**AIM**
Copy the full set of lines exactly as given.

※ ※ ※

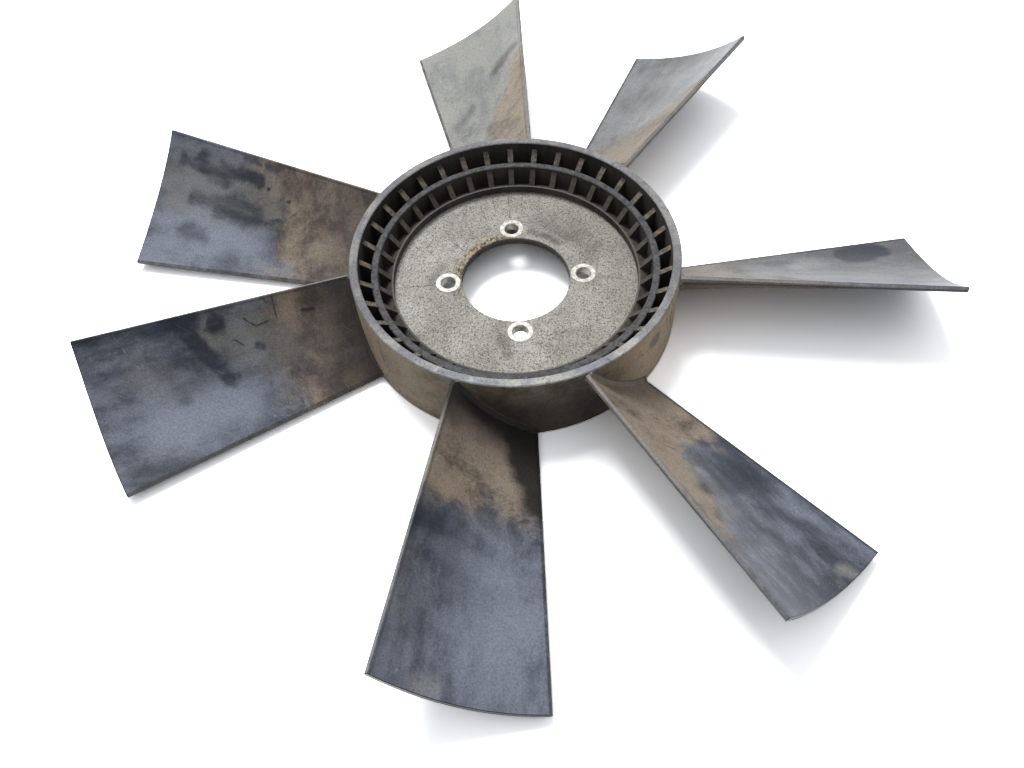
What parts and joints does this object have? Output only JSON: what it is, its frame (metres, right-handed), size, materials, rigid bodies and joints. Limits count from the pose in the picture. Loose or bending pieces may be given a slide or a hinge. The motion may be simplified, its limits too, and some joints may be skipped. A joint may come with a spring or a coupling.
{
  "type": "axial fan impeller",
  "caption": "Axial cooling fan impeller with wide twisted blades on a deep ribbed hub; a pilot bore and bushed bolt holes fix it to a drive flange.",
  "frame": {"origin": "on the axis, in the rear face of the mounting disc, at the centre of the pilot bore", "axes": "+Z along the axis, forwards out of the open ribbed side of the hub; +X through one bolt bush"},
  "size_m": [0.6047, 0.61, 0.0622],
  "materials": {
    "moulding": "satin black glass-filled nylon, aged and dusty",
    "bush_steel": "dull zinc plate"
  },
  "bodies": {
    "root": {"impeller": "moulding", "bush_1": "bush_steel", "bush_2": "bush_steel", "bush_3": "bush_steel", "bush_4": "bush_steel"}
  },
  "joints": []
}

※ ※ ※

**WRITTEN REPLY**
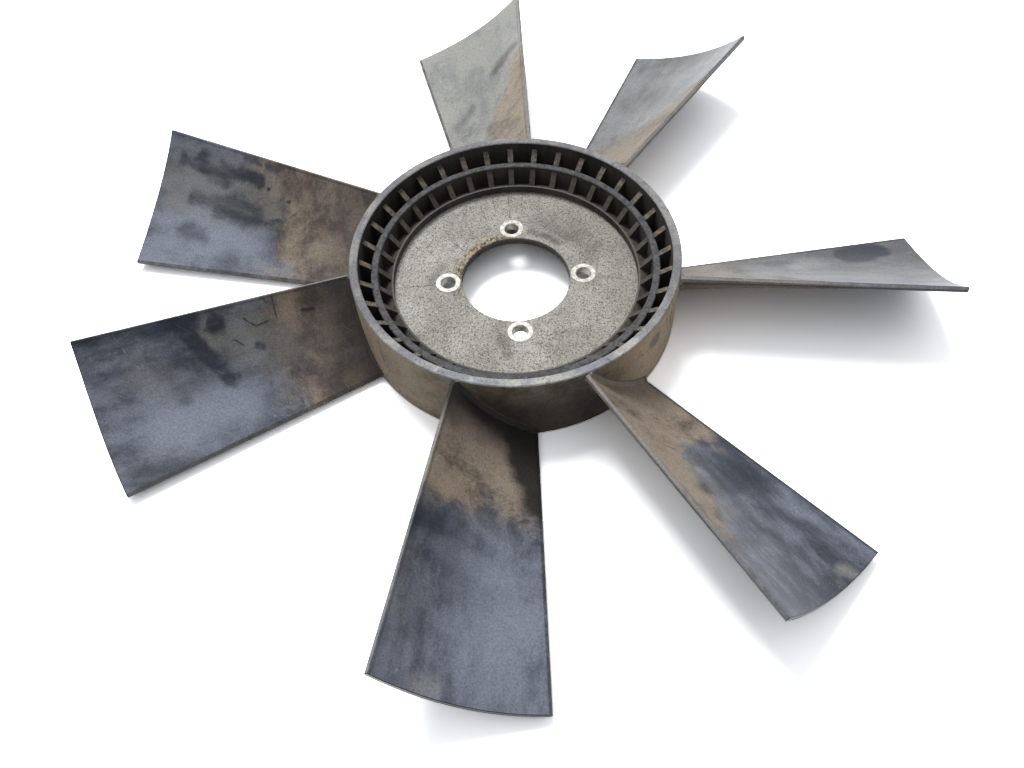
What parts and joints does this object have? Output only JSON: what it is, its frame (metres, right-handed), size, materials, rigid bodies and joints. Limits count from the pose in the picture. Loose or bending pieces may be given a slide or a hinge. The motion may be simplified, its limits too, and some joints may be skipped. A joint may come with a spring or a coupling.
{
  "type": "axial fan impeller",
  "caption": "Axial cooling fan impeller with wide twisted blades on a deep ribbed hub; a pilot bore and bushed bolt holes fix it to a drive flange.",
  "frame": {"origin": "on the axis, in the rear face of the mounting disc, at the centre of the pilot bore", "axes": "+Z along the axis, forwards out of the open ribbed side of the hub; +X through one bolt bush"},
  "size_m": [0.6047, 0.61, 0.0622],
  "materials": {
    "moulding": "satin black glass-filled nylon, aged and dusty",
    "bush_steel": "dull zinc plate"
  },
  "bodies": {
    "root": {"impeller": "moulding", "bush_1": "bush_steel", "bush_2": "bush_steel", "bush_3": "bush_steel", "bush_4": "bush_steel"}
  },
  "joints": []
}